Mientras se desarrollaba el escándalo —con la agencia o complicidad de García, Kuczynski, Fujimori, los medios más poderosos del país y buena parte de sus opinólogos—, una investigación rápida encontró que por lo menos dos de los cinco miembros del Pleno del JNE (ambos votaron contra Guzmán) tenían claros conflictos de interés: su vinculación con el partido aprista, de Alan García; y uno de los dos, acusaciones graves y convincentes de corrupción.

En la madrugada del lunes 14, el inexperto, para este tipo de lides, Guzmán fue finalmente separado de la candidatura presidencial.
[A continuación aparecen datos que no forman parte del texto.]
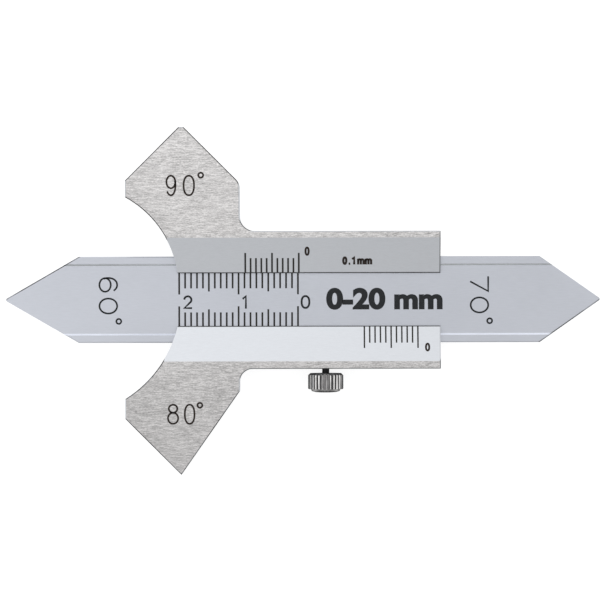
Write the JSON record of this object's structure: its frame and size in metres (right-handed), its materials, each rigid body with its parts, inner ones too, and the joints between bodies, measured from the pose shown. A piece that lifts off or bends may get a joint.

Apeló a la razón ante una corte cínica y desvergonzada, y no apeló —sobre todo en el sur del país— al medio con el que se enfrenta el abuso en democracias precarias: la movilización pacífica pero enérgica de la población indignada.

No se puede sembrar tantos vientos sin cosechar por lo menos un mal aire. Alan García ha continuado perdiendo posiciones y paciencia.

Keiko Fujimori, quien se suponía iba a ser la más inmediatamente favorecida con la salida de Guzmán, pasó de la navegación plácida a la borrascosa. Luego de enfrentar una primera contramanifestación en Arequipa tuvo que retirarse ante otra, masiva y enardecida, en Cusco. En Lima hubo, hacia fines de la semana pasada, una manifestación de decenas de miles de personas en contra de su candidatura y en repudio al fraude adelantado del proceso electoral. Pese a que Kuczynski logró un cierto rebote con parte de los votos saqueados a Guzmán, quienes han crecido en forma más consistente son Alfredo Barnechea y Verónika Mendoza.

Si la tendencia se mantiene, la injusticia electoral pudiera terminar en la moralmente satisfactoria pero imprevisible justicia poética.